## Aim
Give only the number of lines in the records that include the string "slide".

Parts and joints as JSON
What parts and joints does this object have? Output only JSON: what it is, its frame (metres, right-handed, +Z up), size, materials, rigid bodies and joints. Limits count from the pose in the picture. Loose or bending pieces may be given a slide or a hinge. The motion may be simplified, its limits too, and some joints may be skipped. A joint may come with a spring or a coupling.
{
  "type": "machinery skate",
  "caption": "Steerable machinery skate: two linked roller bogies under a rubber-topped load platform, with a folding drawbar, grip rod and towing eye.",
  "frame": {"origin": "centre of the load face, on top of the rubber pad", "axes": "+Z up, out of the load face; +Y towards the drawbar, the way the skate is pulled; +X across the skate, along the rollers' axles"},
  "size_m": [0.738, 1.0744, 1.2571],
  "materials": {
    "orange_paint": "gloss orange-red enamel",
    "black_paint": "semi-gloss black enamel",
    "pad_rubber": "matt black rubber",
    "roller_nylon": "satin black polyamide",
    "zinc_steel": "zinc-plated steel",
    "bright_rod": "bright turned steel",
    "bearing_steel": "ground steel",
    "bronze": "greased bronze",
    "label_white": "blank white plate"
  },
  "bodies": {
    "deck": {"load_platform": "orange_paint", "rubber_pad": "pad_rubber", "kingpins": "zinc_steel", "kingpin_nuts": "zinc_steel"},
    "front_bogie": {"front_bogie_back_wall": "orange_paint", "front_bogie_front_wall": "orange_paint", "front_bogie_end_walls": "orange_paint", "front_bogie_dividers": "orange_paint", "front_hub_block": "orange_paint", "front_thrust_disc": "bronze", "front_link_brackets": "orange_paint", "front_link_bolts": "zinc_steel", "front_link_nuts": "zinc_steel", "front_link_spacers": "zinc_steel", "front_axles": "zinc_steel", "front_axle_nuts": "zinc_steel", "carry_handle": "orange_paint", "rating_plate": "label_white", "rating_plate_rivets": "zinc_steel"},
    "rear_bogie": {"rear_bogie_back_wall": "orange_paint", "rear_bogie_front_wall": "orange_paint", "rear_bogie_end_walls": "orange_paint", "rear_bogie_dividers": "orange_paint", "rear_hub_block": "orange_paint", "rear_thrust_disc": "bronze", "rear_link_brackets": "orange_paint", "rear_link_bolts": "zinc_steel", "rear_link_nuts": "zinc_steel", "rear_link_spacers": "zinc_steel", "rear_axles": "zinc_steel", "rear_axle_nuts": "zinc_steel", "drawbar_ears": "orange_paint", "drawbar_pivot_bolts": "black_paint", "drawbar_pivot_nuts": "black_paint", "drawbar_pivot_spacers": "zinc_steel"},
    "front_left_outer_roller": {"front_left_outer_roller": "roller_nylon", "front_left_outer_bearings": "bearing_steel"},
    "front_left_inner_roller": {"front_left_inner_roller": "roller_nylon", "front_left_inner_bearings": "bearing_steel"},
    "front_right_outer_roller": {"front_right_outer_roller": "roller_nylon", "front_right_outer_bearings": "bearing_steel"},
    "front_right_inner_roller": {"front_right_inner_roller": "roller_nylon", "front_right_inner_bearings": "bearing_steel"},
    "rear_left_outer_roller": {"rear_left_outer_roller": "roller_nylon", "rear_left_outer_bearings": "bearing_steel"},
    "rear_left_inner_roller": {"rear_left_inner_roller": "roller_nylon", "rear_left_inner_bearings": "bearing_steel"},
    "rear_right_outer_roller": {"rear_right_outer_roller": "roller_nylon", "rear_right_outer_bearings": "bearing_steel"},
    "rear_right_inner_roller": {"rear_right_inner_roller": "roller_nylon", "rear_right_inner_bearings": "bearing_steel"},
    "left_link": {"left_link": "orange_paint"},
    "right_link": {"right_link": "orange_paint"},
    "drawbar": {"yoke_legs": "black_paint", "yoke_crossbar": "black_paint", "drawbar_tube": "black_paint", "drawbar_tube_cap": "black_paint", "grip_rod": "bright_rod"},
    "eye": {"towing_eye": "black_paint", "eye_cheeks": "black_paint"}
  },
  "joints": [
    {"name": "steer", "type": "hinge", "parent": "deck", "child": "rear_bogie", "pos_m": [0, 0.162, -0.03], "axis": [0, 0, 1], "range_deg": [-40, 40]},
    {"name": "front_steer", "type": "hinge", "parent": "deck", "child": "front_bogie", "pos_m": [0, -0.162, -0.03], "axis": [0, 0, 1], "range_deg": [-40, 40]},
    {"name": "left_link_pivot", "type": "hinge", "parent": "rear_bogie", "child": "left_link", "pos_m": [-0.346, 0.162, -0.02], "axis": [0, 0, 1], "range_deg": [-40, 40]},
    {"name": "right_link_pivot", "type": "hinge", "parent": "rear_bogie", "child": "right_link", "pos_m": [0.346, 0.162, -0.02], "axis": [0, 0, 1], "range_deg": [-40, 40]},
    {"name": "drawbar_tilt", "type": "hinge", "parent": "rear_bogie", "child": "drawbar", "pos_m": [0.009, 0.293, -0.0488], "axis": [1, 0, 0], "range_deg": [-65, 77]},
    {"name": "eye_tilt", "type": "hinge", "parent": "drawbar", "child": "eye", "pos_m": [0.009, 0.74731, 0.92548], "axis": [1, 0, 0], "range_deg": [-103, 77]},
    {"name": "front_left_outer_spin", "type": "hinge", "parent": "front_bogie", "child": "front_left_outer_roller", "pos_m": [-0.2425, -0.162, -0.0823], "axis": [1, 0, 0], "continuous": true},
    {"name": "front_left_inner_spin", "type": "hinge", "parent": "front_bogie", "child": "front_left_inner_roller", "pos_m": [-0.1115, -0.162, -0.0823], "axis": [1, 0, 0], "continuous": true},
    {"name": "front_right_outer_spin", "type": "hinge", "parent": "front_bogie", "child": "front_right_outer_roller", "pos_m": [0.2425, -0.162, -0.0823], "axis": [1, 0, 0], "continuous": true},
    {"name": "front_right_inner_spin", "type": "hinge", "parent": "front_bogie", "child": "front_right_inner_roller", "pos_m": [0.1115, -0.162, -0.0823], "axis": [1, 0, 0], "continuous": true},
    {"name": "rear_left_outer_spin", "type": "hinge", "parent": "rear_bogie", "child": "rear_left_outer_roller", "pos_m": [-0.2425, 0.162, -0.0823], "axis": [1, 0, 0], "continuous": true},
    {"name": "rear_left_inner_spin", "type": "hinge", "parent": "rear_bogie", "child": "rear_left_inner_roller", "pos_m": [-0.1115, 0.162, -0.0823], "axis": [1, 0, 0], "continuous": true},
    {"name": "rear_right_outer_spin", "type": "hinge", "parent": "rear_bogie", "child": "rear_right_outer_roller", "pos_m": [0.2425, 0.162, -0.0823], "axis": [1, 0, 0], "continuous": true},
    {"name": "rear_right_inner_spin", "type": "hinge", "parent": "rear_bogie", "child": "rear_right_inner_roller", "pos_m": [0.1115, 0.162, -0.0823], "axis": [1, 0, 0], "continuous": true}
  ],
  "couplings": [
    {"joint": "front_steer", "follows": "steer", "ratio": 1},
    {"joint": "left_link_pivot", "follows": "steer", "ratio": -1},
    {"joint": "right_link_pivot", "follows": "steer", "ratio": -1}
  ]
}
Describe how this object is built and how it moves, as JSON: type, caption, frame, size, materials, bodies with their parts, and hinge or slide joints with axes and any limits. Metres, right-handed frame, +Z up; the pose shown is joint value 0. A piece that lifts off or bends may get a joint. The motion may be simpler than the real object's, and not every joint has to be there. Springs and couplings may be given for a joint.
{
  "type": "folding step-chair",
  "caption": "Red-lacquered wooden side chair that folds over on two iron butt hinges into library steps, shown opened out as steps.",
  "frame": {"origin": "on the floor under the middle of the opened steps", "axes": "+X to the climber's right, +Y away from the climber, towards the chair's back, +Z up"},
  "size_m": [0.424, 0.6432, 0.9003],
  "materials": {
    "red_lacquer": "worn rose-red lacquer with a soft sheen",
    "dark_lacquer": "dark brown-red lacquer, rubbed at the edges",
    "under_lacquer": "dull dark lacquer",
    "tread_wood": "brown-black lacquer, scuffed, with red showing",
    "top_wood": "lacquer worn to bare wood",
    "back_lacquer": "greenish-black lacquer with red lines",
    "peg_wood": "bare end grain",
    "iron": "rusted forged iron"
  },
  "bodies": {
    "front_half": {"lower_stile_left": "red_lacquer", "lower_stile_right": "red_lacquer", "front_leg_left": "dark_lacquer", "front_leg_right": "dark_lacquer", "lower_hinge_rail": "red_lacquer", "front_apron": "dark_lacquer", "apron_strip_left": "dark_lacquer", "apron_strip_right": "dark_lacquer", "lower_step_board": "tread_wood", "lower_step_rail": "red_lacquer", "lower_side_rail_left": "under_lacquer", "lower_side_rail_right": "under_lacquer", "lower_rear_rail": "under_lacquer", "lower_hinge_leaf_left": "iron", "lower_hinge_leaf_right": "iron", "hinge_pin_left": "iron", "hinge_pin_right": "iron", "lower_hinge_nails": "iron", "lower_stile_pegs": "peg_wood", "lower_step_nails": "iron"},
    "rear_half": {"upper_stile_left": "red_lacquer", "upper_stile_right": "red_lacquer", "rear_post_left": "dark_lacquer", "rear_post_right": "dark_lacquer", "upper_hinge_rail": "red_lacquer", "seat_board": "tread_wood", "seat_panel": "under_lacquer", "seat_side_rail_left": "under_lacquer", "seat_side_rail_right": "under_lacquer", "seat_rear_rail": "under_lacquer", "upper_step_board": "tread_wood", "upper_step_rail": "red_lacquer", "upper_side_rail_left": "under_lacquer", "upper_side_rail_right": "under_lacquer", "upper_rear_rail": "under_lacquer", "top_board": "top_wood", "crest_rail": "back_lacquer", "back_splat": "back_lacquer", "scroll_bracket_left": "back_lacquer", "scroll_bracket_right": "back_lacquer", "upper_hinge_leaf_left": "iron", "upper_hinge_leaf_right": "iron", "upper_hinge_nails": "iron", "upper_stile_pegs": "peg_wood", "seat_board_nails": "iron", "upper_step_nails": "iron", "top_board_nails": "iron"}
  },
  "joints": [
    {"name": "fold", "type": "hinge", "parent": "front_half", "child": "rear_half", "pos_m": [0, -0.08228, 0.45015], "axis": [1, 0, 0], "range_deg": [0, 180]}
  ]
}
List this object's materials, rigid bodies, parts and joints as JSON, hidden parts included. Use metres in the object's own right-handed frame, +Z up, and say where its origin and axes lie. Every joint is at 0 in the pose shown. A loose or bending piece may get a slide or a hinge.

## Solution
3